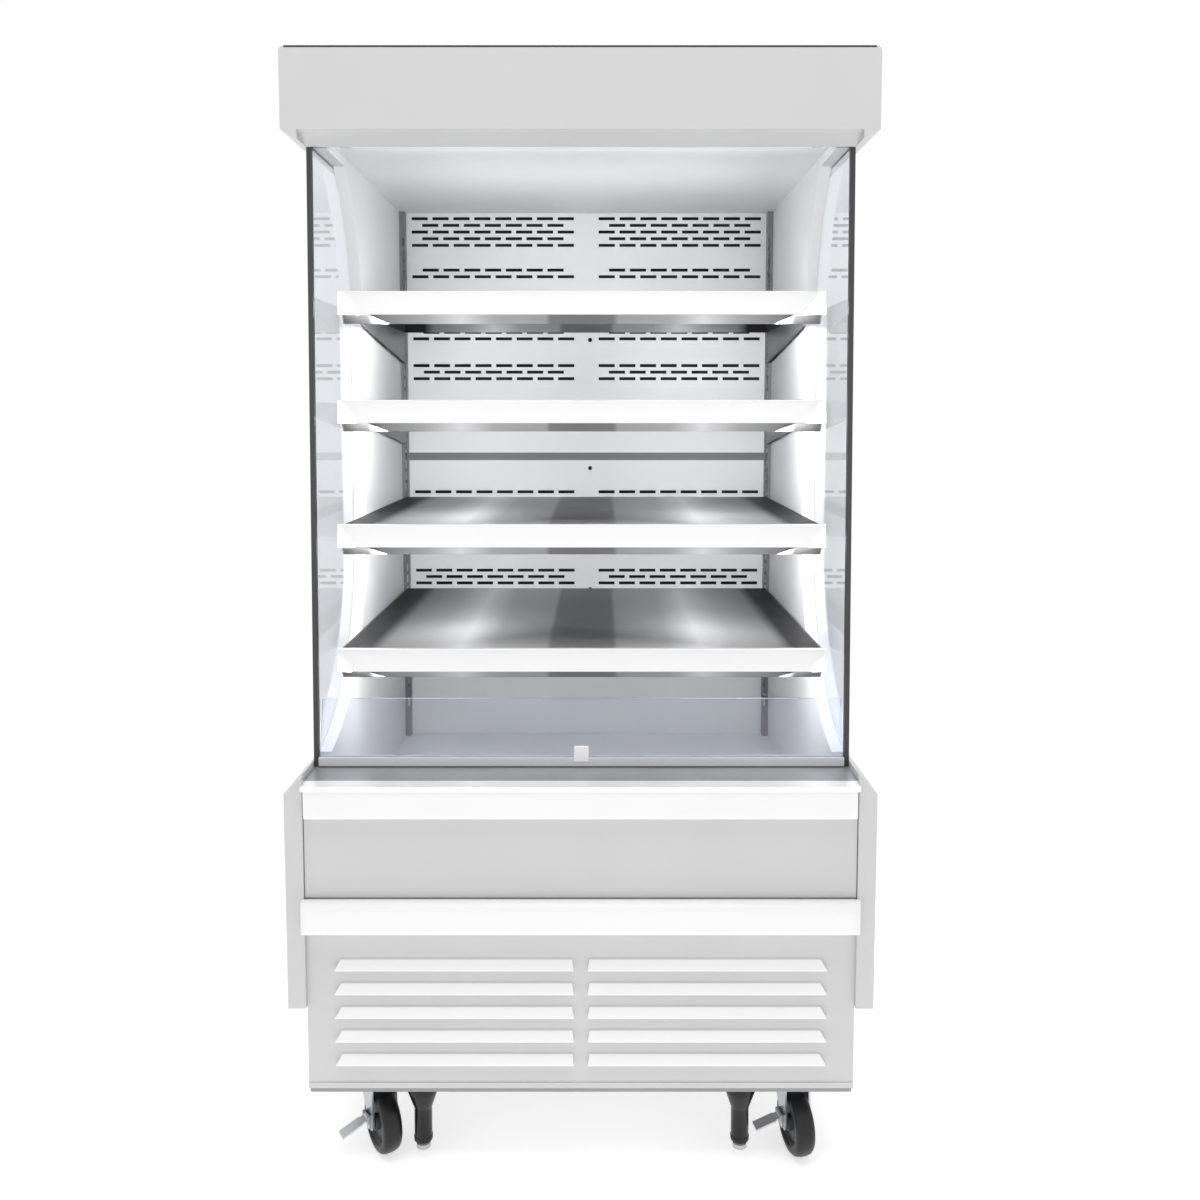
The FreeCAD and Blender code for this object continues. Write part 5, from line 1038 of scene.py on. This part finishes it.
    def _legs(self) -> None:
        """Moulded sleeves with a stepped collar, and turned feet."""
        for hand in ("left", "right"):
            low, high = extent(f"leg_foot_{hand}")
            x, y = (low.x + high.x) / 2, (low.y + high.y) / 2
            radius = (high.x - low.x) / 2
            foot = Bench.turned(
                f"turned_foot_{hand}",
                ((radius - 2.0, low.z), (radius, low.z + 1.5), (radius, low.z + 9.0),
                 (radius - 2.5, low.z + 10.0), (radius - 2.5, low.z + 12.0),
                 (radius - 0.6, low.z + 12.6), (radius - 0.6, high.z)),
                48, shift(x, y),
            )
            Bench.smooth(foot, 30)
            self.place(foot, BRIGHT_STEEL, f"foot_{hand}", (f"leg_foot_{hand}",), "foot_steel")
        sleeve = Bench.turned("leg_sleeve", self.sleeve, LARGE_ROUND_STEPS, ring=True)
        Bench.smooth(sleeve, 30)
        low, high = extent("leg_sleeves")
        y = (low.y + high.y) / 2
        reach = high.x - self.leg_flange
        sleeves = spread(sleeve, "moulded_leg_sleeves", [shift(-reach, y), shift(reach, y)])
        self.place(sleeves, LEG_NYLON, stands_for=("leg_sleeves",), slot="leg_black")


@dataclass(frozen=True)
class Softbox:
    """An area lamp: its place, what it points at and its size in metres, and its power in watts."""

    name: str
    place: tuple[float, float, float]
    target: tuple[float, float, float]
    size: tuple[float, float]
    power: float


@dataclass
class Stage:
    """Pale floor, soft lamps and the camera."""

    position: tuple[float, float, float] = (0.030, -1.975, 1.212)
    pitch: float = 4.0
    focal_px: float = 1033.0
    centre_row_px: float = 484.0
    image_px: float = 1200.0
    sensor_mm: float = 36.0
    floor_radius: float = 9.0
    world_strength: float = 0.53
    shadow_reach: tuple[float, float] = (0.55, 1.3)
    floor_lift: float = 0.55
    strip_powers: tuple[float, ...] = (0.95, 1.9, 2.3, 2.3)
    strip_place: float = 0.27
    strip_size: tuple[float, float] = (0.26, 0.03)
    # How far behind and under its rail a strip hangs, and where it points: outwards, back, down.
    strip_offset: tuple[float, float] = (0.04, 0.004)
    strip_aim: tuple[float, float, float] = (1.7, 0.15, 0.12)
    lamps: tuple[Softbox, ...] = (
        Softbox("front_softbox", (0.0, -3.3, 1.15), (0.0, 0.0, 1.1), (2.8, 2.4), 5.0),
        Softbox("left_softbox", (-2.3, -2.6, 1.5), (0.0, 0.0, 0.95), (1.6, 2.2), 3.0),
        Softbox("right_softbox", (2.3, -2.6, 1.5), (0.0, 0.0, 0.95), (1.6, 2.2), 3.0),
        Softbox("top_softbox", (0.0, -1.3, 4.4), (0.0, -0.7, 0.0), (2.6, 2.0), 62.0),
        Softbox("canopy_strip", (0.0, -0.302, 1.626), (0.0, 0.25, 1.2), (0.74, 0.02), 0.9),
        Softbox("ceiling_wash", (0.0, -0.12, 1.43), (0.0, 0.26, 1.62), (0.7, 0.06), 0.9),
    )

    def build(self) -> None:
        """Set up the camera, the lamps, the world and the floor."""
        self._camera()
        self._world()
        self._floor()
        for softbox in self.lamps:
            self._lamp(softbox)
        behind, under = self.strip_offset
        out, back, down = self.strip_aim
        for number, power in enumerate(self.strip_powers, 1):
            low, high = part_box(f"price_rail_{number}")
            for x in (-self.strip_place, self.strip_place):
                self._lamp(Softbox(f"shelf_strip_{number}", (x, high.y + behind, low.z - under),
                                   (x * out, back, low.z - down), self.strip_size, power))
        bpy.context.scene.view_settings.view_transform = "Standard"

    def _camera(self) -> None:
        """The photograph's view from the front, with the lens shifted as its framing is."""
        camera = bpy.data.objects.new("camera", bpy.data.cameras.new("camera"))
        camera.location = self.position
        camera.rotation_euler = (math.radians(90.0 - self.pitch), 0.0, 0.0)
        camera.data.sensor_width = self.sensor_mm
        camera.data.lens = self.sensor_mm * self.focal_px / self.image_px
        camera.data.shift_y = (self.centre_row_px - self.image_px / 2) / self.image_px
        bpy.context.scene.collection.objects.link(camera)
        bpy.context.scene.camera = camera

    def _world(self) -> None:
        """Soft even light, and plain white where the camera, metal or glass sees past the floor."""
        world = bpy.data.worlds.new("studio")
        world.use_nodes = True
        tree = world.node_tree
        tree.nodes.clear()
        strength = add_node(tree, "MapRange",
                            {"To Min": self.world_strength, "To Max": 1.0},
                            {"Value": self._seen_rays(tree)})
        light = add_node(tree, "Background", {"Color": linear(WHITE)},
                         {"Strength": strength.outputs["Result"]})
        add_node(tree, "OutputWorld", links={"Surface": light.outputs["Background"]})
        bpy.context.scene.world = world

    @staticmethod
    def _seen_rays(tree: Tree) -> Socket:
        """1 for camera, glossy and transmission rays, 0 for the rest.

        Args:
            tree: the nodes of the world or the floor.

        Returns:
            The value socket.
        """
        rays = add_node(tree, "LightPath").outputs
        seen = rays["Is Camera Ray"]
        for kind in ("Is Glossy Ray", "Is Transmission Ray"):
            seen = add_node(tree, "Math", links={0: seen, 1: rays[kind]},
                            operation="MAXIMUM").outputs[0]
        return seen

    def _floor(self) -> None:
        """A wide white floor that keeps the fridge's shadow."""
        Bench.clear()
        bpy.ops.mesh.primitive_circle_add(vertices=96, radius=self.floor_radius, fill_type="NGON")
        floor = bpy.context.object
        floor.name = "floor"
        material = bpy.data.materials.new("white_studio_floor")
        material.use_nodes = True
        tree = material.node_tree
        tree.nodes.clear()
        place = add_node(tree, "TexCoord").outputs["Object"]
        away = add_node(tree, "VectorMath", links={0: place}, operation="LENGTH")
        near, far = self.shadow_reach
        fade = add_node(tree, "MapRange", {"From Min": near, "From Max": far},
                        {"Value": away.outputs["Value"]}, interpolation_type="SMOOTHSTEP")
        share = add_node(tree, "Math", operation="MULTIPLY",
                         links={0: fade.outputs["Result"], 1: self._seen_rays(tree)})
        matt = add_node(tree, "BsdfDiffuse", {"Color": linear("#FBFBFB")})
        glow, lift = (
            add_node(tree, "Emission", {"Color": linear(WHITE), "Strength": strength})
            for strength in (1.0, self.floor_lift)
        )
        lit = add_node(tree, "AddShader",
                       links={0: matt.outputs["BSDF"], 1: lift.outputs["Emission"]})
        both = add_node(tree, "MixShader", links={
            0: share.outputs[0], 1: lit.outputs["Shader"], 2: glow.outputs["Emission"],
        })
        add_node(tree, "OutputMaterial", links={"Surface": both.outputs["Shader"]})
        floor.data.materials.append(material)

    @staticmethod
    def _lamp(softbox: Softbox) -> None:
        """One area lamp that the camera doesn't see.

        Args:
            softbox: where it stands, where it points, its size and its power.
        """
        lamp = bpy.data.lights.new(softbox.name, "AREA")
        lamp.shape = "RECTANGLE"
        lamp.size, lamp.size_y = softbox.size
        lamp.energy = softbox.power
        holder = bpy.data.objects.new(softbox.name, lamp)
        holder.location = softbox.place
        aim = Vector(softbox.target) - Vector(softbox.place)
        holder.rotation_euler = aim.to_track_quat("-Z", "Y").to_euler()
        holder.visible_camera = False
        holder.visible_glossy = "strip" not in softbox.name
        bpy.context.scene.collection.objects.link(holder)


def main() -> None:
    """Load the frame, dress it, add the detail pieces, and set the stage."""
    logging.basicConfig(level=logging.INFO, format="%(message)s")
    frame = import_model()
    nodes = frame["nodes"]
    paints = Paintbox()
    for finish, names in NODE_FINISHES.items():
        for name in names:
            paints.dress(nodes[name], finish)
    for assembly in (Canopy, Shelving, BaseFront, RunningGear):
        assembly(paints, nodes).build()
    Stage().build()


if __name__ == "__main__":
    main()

* * * *

- [STATED PROBLEM] Emit verbatim the lines running from the one with "frame = import_model()" through the last line of the data, both endpoints inclusive.

- [RIGHT ANSWER]
    frame = import_model()
    nodes = frame["nodes"]
    paints = Paintbox()
    for finish, names in NODE_FINISHES.items():
        for name in names:
            paints.dress(nodes[name], finish)
    for assembly in (Canopy, Shelving, BaseFront, RunningGear):
        assembly(paints, nodes).build()
    Stage().build()


if __name__ == "__main__":
    main()